Squirming in the chair, his body curled tight from suffering, Seinfeld sits through the last minutes of the tattoo. His hand has turned into fleshy hamburger, a swollen, meaty wound.

Scheduling appointments with Booth is now difficult, given his fame and newfound responsibilities. He was artistic director for the first-ever Tattoo the Earth, a pioneering tour that blended art and music. Tattoo artists and thrash metalheads wandered the countryside for a month-long carnival of music and body art. Fans listened to Slayer, Sepultura and Slipknot while getting inked by internationally celebrated artists such as Filip Leu, Sean Vasquez and Bernie Luther.

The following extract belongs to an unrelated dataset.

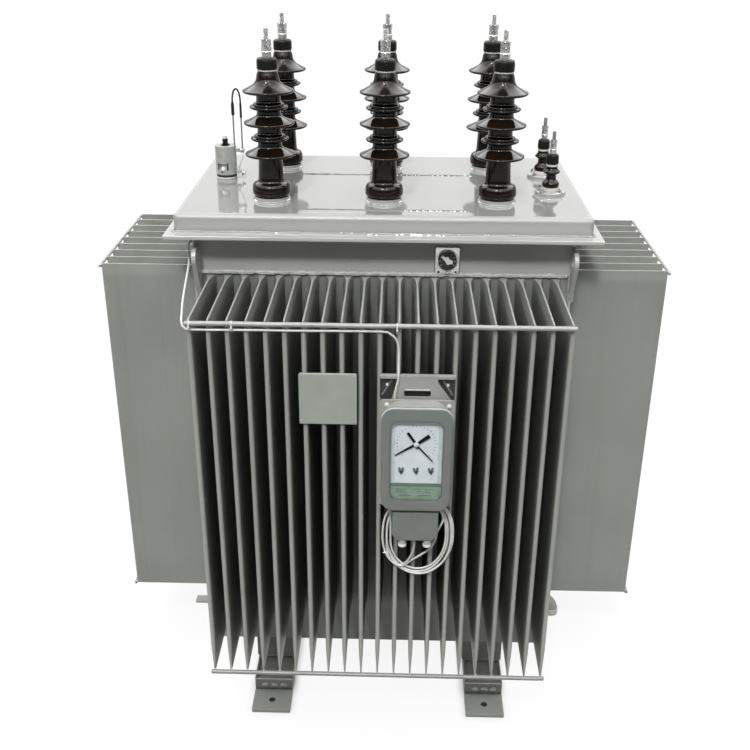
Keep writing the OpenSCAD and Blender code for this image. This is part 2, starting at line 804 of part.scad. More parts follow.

Booth feels that the project served an important purpose: Tattoo artists and metalheads should unite and work together, he says, because the two tribes of social misfits share a common outlook. Shawn Crahan, a.k.a. Clown of Slipknot, agrees. Booth and Crahan are great admirers of each other's work. "I have a lot of dark ideas in my head," Crahan says. "Paul develops those same emotions in very powerful pieces."

That kind of approval threatens the very negativity that first drove Booth to seek distinction as an artist. "If I woke up one day and became happy, I probably wouldn't tattoo anymore, because I wouldn't see a need to do it," he says. "I would lose my art if I became happy."

Booth dabs at Seinfeld's hand with sterilized gauze. The walls of the studio vibrate with hardcore metal. Seinfeld nods to the rhythm, trying to lose himself in the music. The more he grits his teeth in pain, the more Booth smiles. "I'm such a sadist," he whispers with a grin.